More reading: Are Quaker Parrots Good Pets?
How Can Beginners Pet Lovebirds?
Aside from giving them lots of attention right from the start, beginners can pet lovebirds by making sure that they’re living their best lives. This means providing them with a healthy diet, housing them in a big cage, and keeping them stress-free and happy.
For example, it’s best to feed them with formulated diets in pellet form, with the occasional safe fruit and vegetable mixed in. This ensures that your pet cannot pick and choose which parts to eat. Of course, make sure they have clean water too, and you’ll be one step closer to being a great lovebird owner.

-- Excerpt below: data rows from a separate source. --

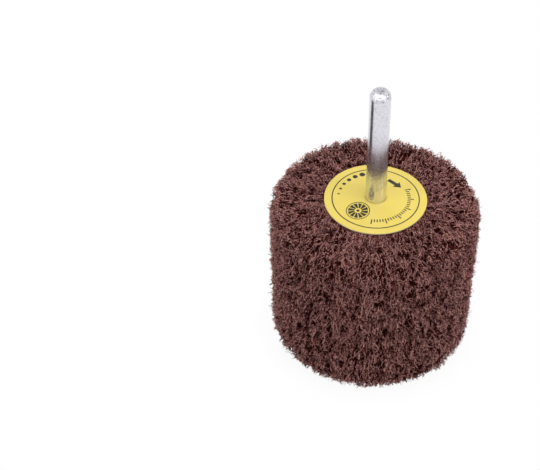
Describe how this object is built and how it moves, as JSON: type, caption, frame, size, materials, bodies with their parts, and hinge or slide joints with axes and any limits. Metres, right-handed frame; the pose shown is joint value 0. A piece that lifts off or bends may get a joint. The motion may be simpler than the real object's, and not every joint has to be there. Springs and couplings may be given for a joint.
{
  "type": "mounted nonwoven wheel",
  "caption": "Mounted abrasive wheel: nonwoven web flaps packed round a cast resin core with a round steel shank and a round label, for surface finishing in a hand grinder or drill.",
  "frame": {"origin": "centre of the back face, on the spindle's axis, where the wheel stands", "axes": "+Z along the spindle towards its free end; +X through the middle of flap_01"},
  "size_m": [0.06, 0.06, 0.0905],
  "materials": {
    "steel": "satin",
    "resin": "matte",
    "label": "gloss",
    "web": "matte"
  },
  "bodies": {
    "root": {"spindle": "steel", "resin_core": "resin", "label_disc": "label", "flap_01": "web", "flap_02": "web", "flap_03": "web", "flap_04": "web", "flap_05": "web", "flap_06": "web", "flap_07": "web", "flap_08": "web", "flap_09": "web", "flap_10": "web", "flap_11": "web", "flap_12": "web", "flap_13": "web", "flap_14": "web", "flap_15": "web", "flap_16": "web", "flap_17": "web", "flap_18": "web", "flap_19": "web", "flap_20": "web", "flap_21": "web", "flap_22": "web", "flap_23": "web", "flap_24": "web"}
  },
  "joints": []
}
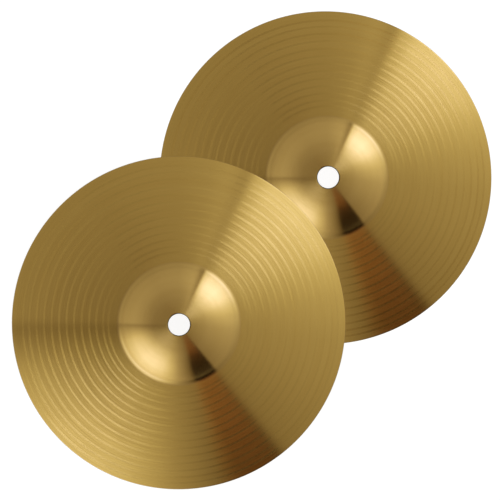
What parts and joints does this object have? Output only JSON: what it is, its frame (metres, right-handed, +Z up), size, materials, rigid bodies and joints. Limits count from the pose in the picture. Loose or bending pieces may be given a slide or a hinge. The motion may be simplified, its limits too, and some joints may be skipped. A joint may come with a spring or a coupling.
{
  "type": "hand cymbals",
  "caption": "Small thin brass hand cymbals with raised bells, a turned tonal groove and open strap holes; the upper one leans on the lower one.",
  "frame": {"origin": "middle of the pair's footprint, on the surface that it lies on", "axes": "+Z up; +X from the leaning cymbal towards the flat one"},
  "size_m": [0.3296, 0.2032, 0.0271],
  "materials": {
    "brass": "satin lathe-turned sheet brass, brushed in circles, clear lacquered"
  },
  "bodies": {
    "lower_cymbal": {"lower_cymbal": "brass"},
    "upper_cymbal": {"upper_cymbal": "brass"}
  },
  "joints": [
    {"name": "upper_cymbal_lift", "type": "slide", "parent": "lower_cymbal", "child": "upper_cymbal", "axis": [0, 0, 1], "range_m": [0, 0.15]}
  ]
}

Additionally, provide them with appropriate housing. While you don’t have to necessarily get the biggest one you can find, make sure they have room to stretch their wings for exercise. If this isn’t possible, then letting them out for a couple of hours every day is the next best thing.
Lastly, train them! Lovebirds are very trainable birds, and you can start by getting the bird to leave its perch and fly to your finger. Of course, this will take a lot of time, but be patient enough, and you’ll be rewarded with an affectionate animal that trusts you and always wants your attention.
Just remember to treat the bird with respect, and to always be gentle when handling one. Alternatively, it’s also best to just wait for them to come to you instead. Coax them with treats, and pet them on the neck and head once they become comfortable with you.
Here are a few other related questions you may have about these colorful, chatty birds:
Can Lovebirds live alone? While you’d think that lovebirds require a partner because of their name, this is a common myth, as they are perfectly capable of living on their own. A solitary lovebird will bond deeply with someone who puts in the hours to really care for them. However, they like being part of a flock, as they are highly social birds that stay together in the wild.
How many species of lovebirds are there? There are nine species of lovebirds that are classified. However, out of all nine species, only three make good pets. This includes the Fischer’s lovebird, the peach-faced lovebird, and the black-masked lovebird.
Do lovebirds mate for life? Yes! Lovebirds are monogamous and often mate throughout their roughly 15-year lifespans. Lovebirds also affectionately feed each other, and a lovebird that lost its partner often exhibits erratic behavior.
While they are not the top choice for beginner bird pets (that would have to be budgies and cockatiels), lovebirds still make an excellent companion for those committed enough to provide them with what they need.
As long as you make an effort to socialize and care for them every day, they will be rewarded with a deep bond that will continue throughout the bird’s life.
If you think a lovebird fits nicely into your life, then you’d also be glad to know that they are readily available and reasonable in terms of cost. Just remember, care and attention are key!